According to the UN Refugee Agency (UNHCR), “aiding those in peril at sea is one of the oldest maritime obligations,” one that has been codified more recently in several international treaties, including the 1982 UN Convention on the Law of the Sea, the International Convention for the Safety of Life at Sea (SOLAS), and the International Convention on Maritime Search and Rescue (SAR).
Tunisian and Italian coast guard officials are not always responsive to calls for rescue, according to Tunisian fishermen, particularly in international waters. So they have taken up the task themselves.
“We would prefer the EU would play its role,” one fisherman says. “We were saving in 2006, 2007, 2008 when there were no European boats.”
Some Tunisian fishermen have even been jailed by Italian authorities for their work saving migrants. Last fall, Italian authorities jailed six Tunisian fishermen, alleging they had aided illegal immigration when they towed shipwrecked migrants to Italian shores. One of the six included the captain of the fishing ship, Chamseddine Bourrasine.
“In Zarzis, Bouarrasine and his crew are known as anonymous heroes,” filmmaker Bertoluzzi told the Guardian in an interview published on September 5, 2018.
“I think about [migrants’] lives, not about the money I’m going to lose,” one fisherman says in Bertoluzzi’s film, referring to the fact that they have to abandon their work to respond to rescue calls. “We are fishermen. We don’t work with [the Tunisian political parties] Nidaa, Nahdha, or Jabha. We work only with the sea.”
While many of the migrants who have crossed or attempted to cross to Europe by sea are from other parts of Africa, some are Tunisians, including family members of Zarzis fishermen. Fishermen say they’ve faced increasing economic challenges, as their catches have gotten smaller and competition has grown from larger industrial fishing groups. Fish stocks have also been depleted due to the proliferation of an invasive species of blue crab in the last few years. They say a younger generation have sought to emigrate to find economic opportunities in Europe.

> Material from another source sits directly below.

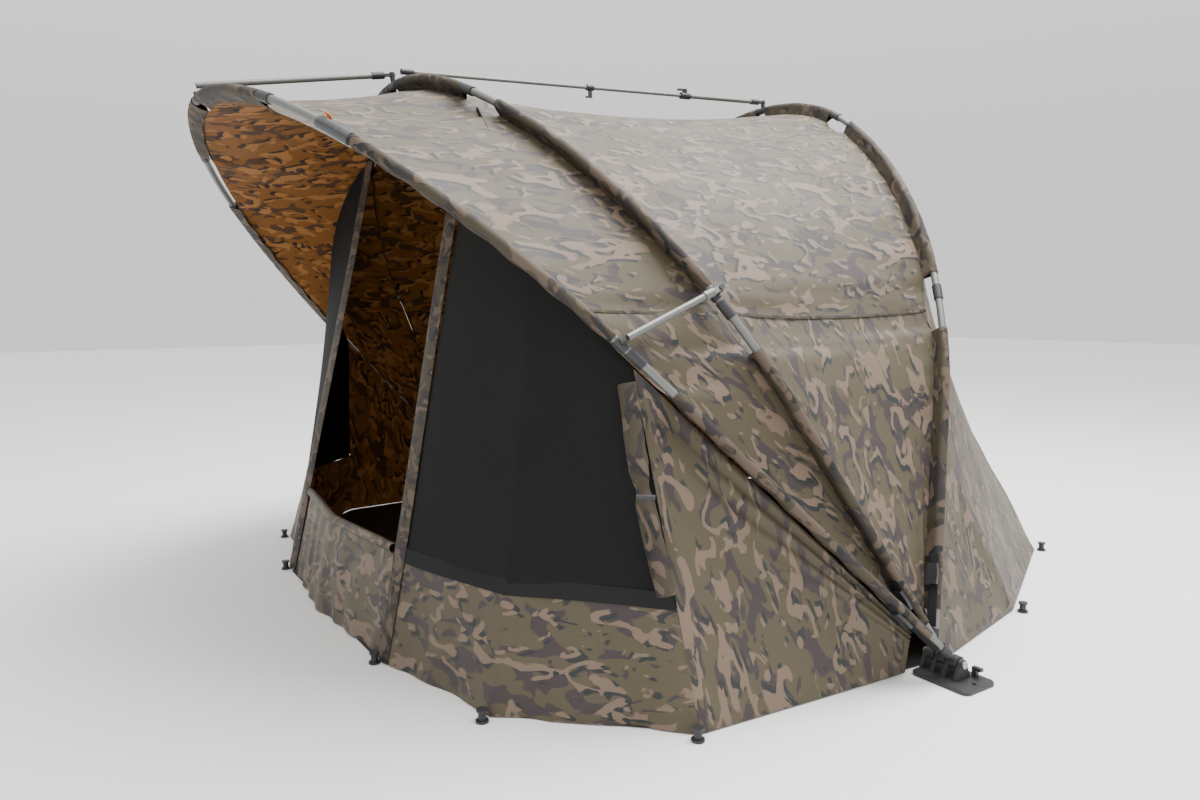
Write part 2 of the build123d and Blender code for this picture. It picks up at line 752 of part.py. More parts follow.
# side bars: root on the middle arch, tip over the front arch
side_root_at = mid["leg"] + connector_step
side_tip_at = front["leg"] + connector_step
root_tube = in_space(mid, side_root_at)
tip_tube = in_space(front, side_tip_at)
tube_run = unit(in_space(mid, side_root_at + 20) - in_space(mid, side_root_at - 20))
side_out = unit((tip_tube - root_tube).cross(tube_run))
if side_out.X < 0:
    side_out = -side_out
root = root_tube + side_out * bar_lift
tip = tip_tube + side_out * bar_lift
along = unit(tip - root)

with BuildPart() as mid_connectors:
    clamp_ring(mid, side_root_at - 16, side_root_at + 16, root_tube, side_out, lug_top)
    stud(root_tube, side_out, lug_top - 1, cap_top)
    mirror(about=Plane.YZ)
finish(mid_connectors, "mid_side_connectors")

with BuildPart() as front_connectors:
    clamp_ring(front, side_tip_at - 16, side_tip_at + 16, tip_tube, side_out, boss_top)
    mirror(about=Plane.YZ)
finish(front_connectors, "front_side_connectors")

with BuildPart() as side_bar:
    straight_tube(root + along * (end_reach - 8), tip - along * 2, bar_radius, bar_radius - bar_wall)
    bar_end(root, along, side_out, end_reach - 9)
    straight_tube(root + along * (end_reach - 8), root + along * (end_reach + 22),
                  bar_radius + 2.5, bar_radius + fit_gap / 10)
side_bar_right = side_bar.part
finish(side_bar, "side_bar_right")
with BuildPart() as side_bar_left:
    add(mirror(side_bar_right, about=Plane.YZ, mode=Mode.PRIVATE))
finish(side_bar_left, "side_bar_left")

# ---- touch-tape wrap on the front arch, with its pull tab ------------------
wrap_start = front["collar"] - front["collar_bare"] + 2
wrap_end = wrap_start + 98
with BuildPart() as wrap:
    ring_along(front, wrap_start, wrap_end, tube_radius + 6, tube_radius + fit_gap)
finish(wrap, "touch_tape_wrap")
with BuildPart() as tab:
    tab_at = in_space(front, wrap_end - 10)
    with BuildSketch(Plane(origin=tab_at - rib_plane(front).z_dir * (tube_radius + 6.4),
                           x_dir=(1, 0, 0), z_dir=-rib_plane(front).z_dir)):
        Rectangle(26, 18)
    extrude(amount=2)
finish(tab, "pull_tab")
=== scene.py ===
import json
import math

import bmesh
import bpy
from mathutils import Matrix, Vector, noise


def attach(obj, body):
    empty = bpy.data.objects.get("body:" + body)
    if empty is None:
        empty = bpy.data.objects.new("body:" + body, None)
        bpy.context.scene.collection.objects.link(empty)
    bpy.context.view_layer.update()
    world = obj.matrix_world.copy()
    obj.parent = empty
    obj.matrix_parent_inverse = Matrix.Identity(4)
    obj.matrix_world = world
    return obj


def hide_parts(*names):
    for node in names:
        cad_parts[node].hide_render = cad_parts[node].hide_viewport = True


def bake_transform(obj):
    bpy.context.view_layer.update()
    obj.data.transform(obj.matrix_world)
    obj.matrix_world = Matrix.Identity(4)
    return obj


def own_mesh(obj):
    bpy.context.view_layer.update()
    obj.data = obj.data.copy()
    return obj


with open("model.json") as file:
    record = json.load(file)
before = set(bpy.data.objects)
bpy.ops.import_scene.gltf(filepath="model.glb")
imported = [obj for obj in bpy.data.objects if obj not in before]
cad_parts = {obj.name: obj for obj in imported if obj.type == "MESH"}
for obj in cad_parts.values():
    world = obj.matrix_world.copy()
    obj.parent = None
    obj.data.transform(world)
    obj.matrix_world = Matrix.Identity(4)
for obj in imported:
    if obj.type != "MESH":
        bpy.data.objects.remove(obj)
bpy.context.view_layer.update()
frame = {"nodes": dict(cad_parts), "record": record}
print("frame loaded:", len(frame["nodes"]), "nodes")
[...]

It’s not just a financial price that fishermen pay when they save migrants at sea instead of fishing. There is also a high emotional burden of seeing so much death and suffering up close.
“We never imagined we’d see such horrors,” one fisherman says in Strange Fish, after recounting a particularly gruesome scene of injuries migrants had sustained.
Despite the economic and emotional toll, Zarzis fishermen are not merely reactive, responding to calls for help as they are received. The fisherman have also taken political action to try and fight the racism they see as the root cause of the deaths in the Mediterranean.
In August, 2017, fishermen from Zarzis protested to prevent the anti-immigrant ship, C-Star, from docking for refuelling. The event made international headlines, and Bertoluzzi’s camera was there to document the protest organizing and the painting of placards and banners, including one that read “NO to racists.”
“It’s up to us to stop racism and fascism,” one fisherman is filmed saying, speaking to a journalist calling during the protest.
When the fishermen in Zarzis succeeded in preventing C-Star from docking, they said they called their friends in other ports in Tunisia to get them to also mobilize and prevent the ship from docking elsewhere.
“The media has done its job. Everyone is aware,” of the death toll in the Mediterranean, Marzoug noted.
According to the International Organization of Migration (IOM), more than 15,000 people have died attempting to cross the Mediterranean between 2013 and 2019. As of October 1, 2019, IOM have confirmed 994 fatalities in the Mediterranean this year alone.
“But who reacts?” Marzoug asks. “To be human is to react.”
In April 2018, Marzoug made a speech to European Parliament in Strasbourg to call on European Union countries to do more.
One audience member at the film screening in Tunis on Thursday asked Marzoug what his message at the European Parliament had been.
“I was a bit aggressive, in a positive way. Because it’s not good to block the borders,” Marzoug responded. “Rather than protect these borders, we need to protect humans and humanity… I am against the immigration laws that killed these people.”